Cyber Operations: Defending Political IT-Infrastructures

Policy Brief

A comparative problem analysis supported by the Transatlantic Cyber Forum

The analysis focuses on the response to cyber operations against political IT-infrastructures. The attacks against the Democratic National Committee (US) and Parliament (GER) are the case studies used as basis for this research. Core elements of the analysis are the liaison of the relevant stakeholders inside and outside of the cyber security architecture, the attribution of cyber operations as well as the effectiveness of previous responses. The working hypothesis is that Germany and the United States should adapt and implement different aspects outlined in deterrence theory in order to prevent future (successful) cyber operations against their political IT-infrastructures.
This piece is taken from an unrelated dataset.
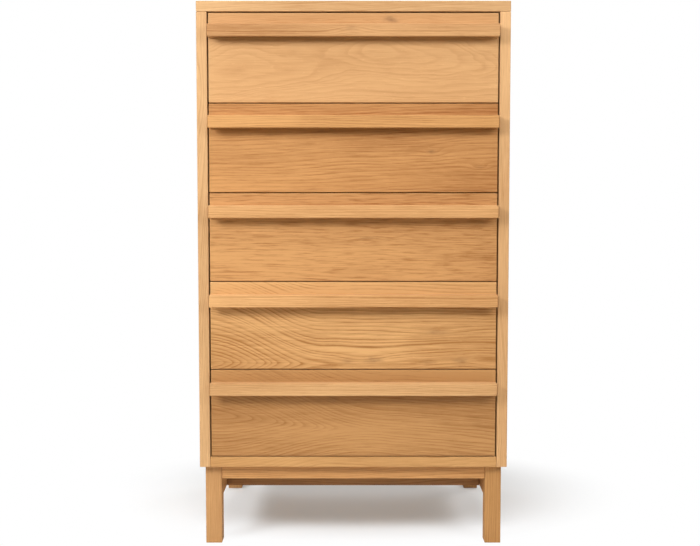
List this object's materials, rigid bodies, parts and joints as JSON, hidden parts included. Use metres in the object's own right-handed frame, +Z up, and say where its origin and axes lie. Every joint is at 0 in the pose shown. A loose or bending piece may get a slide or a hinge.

Deterrence does have an ambivalent past but it seems to be might be prudent to revisit and adapt it not only to the cyber domain - but specifically to cyber operations against political IT-infrastructures. Those results which form the foundation for the upcoming recommendations drafted by the working group are:

  1. Protecting the political IT-infrastructure (“deterrence-by-denial”);
  2. Assessing options for show of force (“deterrence- by-retaliation”);
  3. Relying on international relations (“deterrence- by-norms”/ “-entanglement”);
  4. Analyzing the pre-condition attribution.